Although the left says it remains committed to reaching EMU by January 1st, 1999, it is not clear whether its economic policies will be consistent with even a loose interpretation of the Maastricht criteria. Revenue from privatisations would have helped reduce budget deficits, and there is no indication how the left will replace it.

In their sober reactions to the left's victory last night, centreright politicians repeatedly said they would be "vigilant" on Europe to prevent the Jospin government undoing what they had achieved. "We built Europe," the Socialist EuroMP Dr Bernard Kouchner replied angrily to Mr Michel Barnier, the outgoing Minister for European Affairs.

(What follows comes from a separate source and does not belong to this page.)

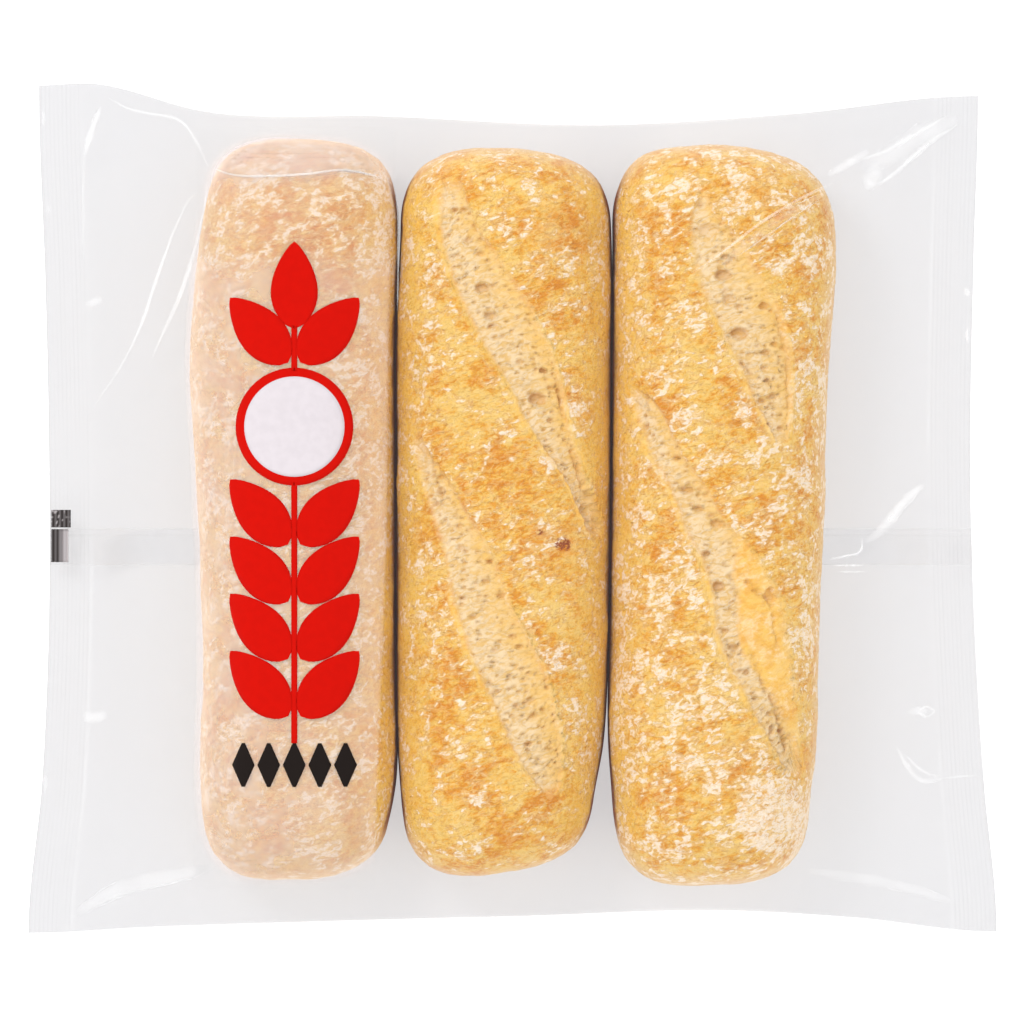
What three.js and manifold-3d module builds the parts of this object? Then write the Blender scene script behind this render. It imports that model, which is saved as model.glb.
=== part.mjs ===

The fact that 11 of 15 European governments are now leftwing - including, for the first time simultaneously in 50 years, the French and the British - is likely to create a different, more socially oriented EU.

Foreign policy is traditionally the preserve of the French president, but Mr Jospin has made it clear he does not intend to give Mr Chirac carte blanche. A group of French diplomats has proposed the establishment of a foreign policy council along the lines of the US National Security Council to smooth out differences between the two men.

During the campaign when the left was repeatedly accused of wanting to sabotage European integration Mr Jacques Delors, who may this week become foreign minister, came to its rescue.

Mr Delors said that France had spoken with one voice during two earlier "cohabitations" from 1986 until 1988 and from 1993 until 1995. He argued that Mr Jospin's conditions for compliance with the Maastricht criteria were perfectly consistent with the text of the treaty.